Studies on books, television, and film’s portrayals of females all reach similar conclusions as to the costs of such moves. Underrepresentation and stereotyping convey that girls and women are “not socially valued. The effects of gender schemas can be seen in children’s preferences for male characters [suggesting] that children see girls and women as less important and interesting”. Because the representations tend to be stereotypical as well, “children’s amount of television viewing is positively correlated with their own degree of gender stereotyping”. The same can be said for race and ethnicity. “When marginalized groups in society are absent from the stories a nation tells about itself, or when media images are rooted primarily in stereotype, inequality is normalized and is more likely to be reinforced over time through our prejudices and practices”.
The X-Men comic series has been widely touted for its diversity, for its teams of forged families, and for its “mutant metaphor” that addresses prejudice against mutants as a stand-in for all types of discrimination and alienation. There have been a number of distinct and prominent female characters over the last forty years.
Those featured in the Days of Future Past comic story are Ororo Munroe/Storm, weather manipulator, leader of the X-Men at various times, the first woman of color who was a team leader in comics; Kitty Pryde/Sprite, proudly Jewish teen genius adept with computers and with “phasing” through solid objects; Raven Darkholm/Mystique, shapeshifter and leader of various teams of villainous mutants; and Irene Adler/Destiny, Mystique’s precognitive partner in crime and in love. Their powers, motivations, and personalities differed from one another, providing a range of characterizations of women whose centrality and diversity goes against the underrepresentation and stereotyping of female characters and who can provide points of identification for a wide spectrum of readers.
In the comic (1981), the main character who travels back in time and into a younger version of herself, in order to prevent a political assassination by Mystique that caused a dystopian future, is Kitty.
She is sent back by Rachel, a young telepath who is ostensibly the daughter of X-Man Jean Grey. Wolverine is summarily killed in “the future.” The climactic battle sequence in “the past” takes place between the X-Men, led by Storm, and the Brotherhood of Evil Mutants, led by Mystique. Mystique’s female partner, Destiny, fires the key gunshot but it misses its target due to Kitty’s intervention. All of the key roles are played by women. Two of the seven X-Men in “the past” are women; two of the five members of the Brotherhood are women.
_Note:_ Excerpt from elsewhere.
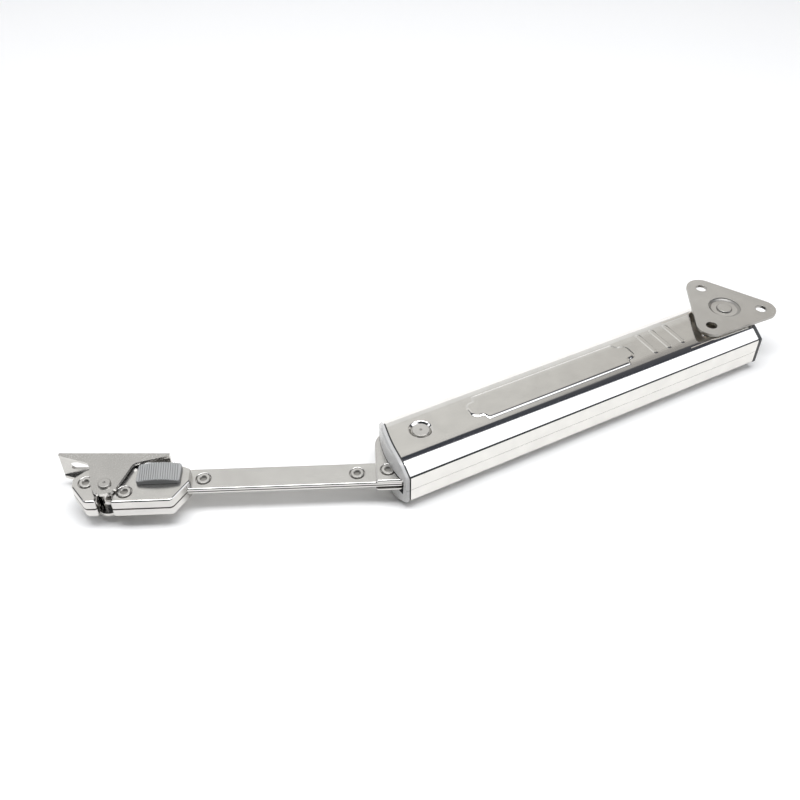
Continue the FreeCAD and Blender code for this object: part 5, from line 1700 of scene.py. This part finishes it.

But in the film (2014), the main character who travels back in time is Wolverine, sent back into a younger version of himself by Kitty. Storm appears for a few minutes in “the future” (at which point she is killed, along with all of the other mutants of color in the film),” and not at all in “the past.” She does not lead the X-Men in either time period. Destiny does not appear at all. Charles Xavier/Professor X and Erik Lenscherr/Magneto battle for Mystique’s loyalty; the former talking her out of the assassination. There is no Brotherhood, and so Mystique is no leader. All of the key roles are played by men. Zero of the four (or five, if one counts Quicksilver) X-Men in “the past” are women.
On the covers of the two issues of the comic story, one sees Kitty Pryde and Wolverine on the first, and Wolverine being killed and Storm being hurt on the second. On the movie posters, Wolverine is always the largest presence. In most versions of the poster, Mystique stands behind him, almost as large, with two versions each of Professor X and Magneto the next largest, and then small pictures of a few of the other characters. Some versions had just Wolverine and Mystique. On the dvd cover, Wolverine stands in the foreground, with six white men and a naked Mystique arrayed behind him. Kitty and Storm do not appear at all.
This film continues a formula begun in the first X-Men film: focus on Professor X and Magneto and their differing ideas, and focus on Wolverine. The female characters are plotted out in relation to these three. This unfortunately conforms with the ways in which women are quantitatively underrepresented in the media, particularly as leaders and mentors, and are more often cast as supporting rather than central characters.
In short, the female characters central to the comic arc on which the Days of Future Past film was based had their parts greatly minimized. This includes having two nonwhite characters, Storm and Mystique, deprived of their characterizations as team leaders and as queer mother figures in forged families. Indeed, the film positions Mystique as a confused young (white) girl torn between loyalties to the two (white) male main characters. While the Mystique of the comics usually wore a long, white, sleeveless dress, the actress who played Mystique on film was naked but for a few strategically placed scaly prosthetics that could not but position her as an object onscreen. Mystique’s comics partner, Destiny, was completely excluded from the film. And the main character of the comic, Kitty Pryde, was all but entirely excluded.
The characters of Mystique, Storm, and Kitty do have moments of heroism onscreen. Given that most heroic figures of fiction have been written as male, it should not be understated that these female characters certainly subvert the notion that such characteristics are male ones. As Kelly Sue Deconnick stated in her interview, there’s nothing inherently masculine about stories of heroism.